首都では豚肉が容易に手に入るので、豚肉料理をすることが多くなった。
隊員が集まって、誰かの家で手料理の食事会をする時に、これまで何度かとんかつを作った。とんかつは嗜好率が高いので、こういう場では人気のあるメニューなのである。
豚肉さえあればとんかつなんてすぐにできそうに思うのだが、キルギスにおいてはそう簡単でもない。毎回、問題になるのがパン粉の調達なのである。
キルギス人、さらにロシア人もパン粉を使った料理はあまりしないのか、一般の店でパン粉を売っているのを見たことがない。韓国系の食材店では売っていた。ただし高い。日本と同じくらいのパッケージで240ソム(約400円)くらいであった。じゃがいも1kgが8ソム(約13円)と比較すれば40倍であるから、「高く」感じるのが分かってもらえるだろう。
で、自分たちでとんかつをする場合、毎回、手作りパン粉に挑戦することになる。話は簡単で、食パンを買ってきて細かくするのである。話は簡単だが、実践は難しい。
自分たちが持っている道具でパンを細かくする方法を色々と試したが、まず最初に試みたのが「手でちぎる」。だが、すぐに察しが付くと思うが、手でちぎるのではそれほど細かいパン粉にはならない。大粒の「パン玉」ができるだけであり、それを衣に揚げたかつは、何というのか、ガチガチした歯触りのパン玉をまばらにまとった、おおよそ我々がとんかつと聞いて想像する物とはかけ離れた姿、食感の料理になってしまうのである。(T_T)

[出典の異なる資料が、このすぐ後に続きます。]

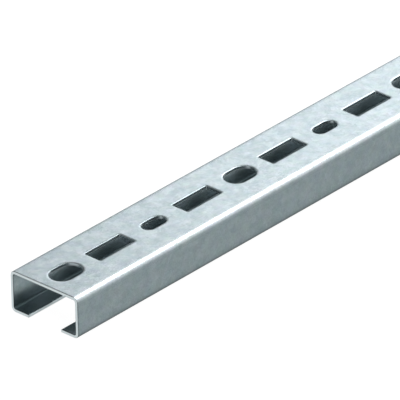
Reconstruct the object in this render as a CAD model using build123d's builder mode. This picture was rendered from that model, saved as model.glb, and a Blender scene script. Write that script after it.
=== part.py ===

次に考案されたのが「下ろし金」である。食パンを下ろし金ですり下ろすのである。これは上手くいくのではと、隊員一同の期待がかかった方法であったが、やってみるとさほど効果は上がらなかった。まず、パンが生っぽいとダメなのである。しっとりと水分を含んだパンだと、上手くすれずに、手でちぎった時のようにパン玉になってしまうのである。
そこで改良案として、パンを乾燥させてから下ろし金にあてる方法が出てきた。買ってきてから部屋で2~3日放置したパンは乾燥してカチカチになる。2~3日放置したパンがない時は、パンを1cm厚に切って、それをフライパンで焼いて、強制乾燥させる。乾燥させたパンは生のパンよりはすり下ろしやすいが、それでも会心のできとなったことはない。
一度だけ「上手くできた」と心から思ったパン粉が作れたのだが、それは、菓子パンというのかミルクパンというのか、そういうふっくら、ふんわりした感じのパン(ロシア語だとбулочка /ブーラチカ/)を使った時であった。ブーラチカをさいの目に切って、フライパンで炒めてカリカリに乾燥させる。その後、手の平や指で砕いたら、これがいい感じで細かくなった(同じ方法を食パンでもやったことがあるが、生地の目(というのか?)がつまりすぎていて、細かく砕けなかった)。
(隊員を悩ますパン粉。最初にパン粉を発案した人はどうやって作ったのだろうか?)
将来のキルギス隊員がこのブログに行き当たるかも知れないし、キルギス以外でもパン粉の手に入らない国でとんかつを作りたい人に、少しは参考になるかも知れないので記録しておく(パン粉作りについてネット検索もしてみたのだが、紹介されているのは、ブレンダー(ミキサー)を使うのがほとんどで、自分には参考にならなかった)。
まあ、ここまで労力をかけることを考えると、韓国食材店に行って、市販のパン粉を買ってくるのもさほど高いとは言えないかも知れない、と思わないでもないが…。
そして、パン粉問題はとんかつのみならず、コロッケや串揚げでもぶち当たる共通の問題であることは言うまでもない。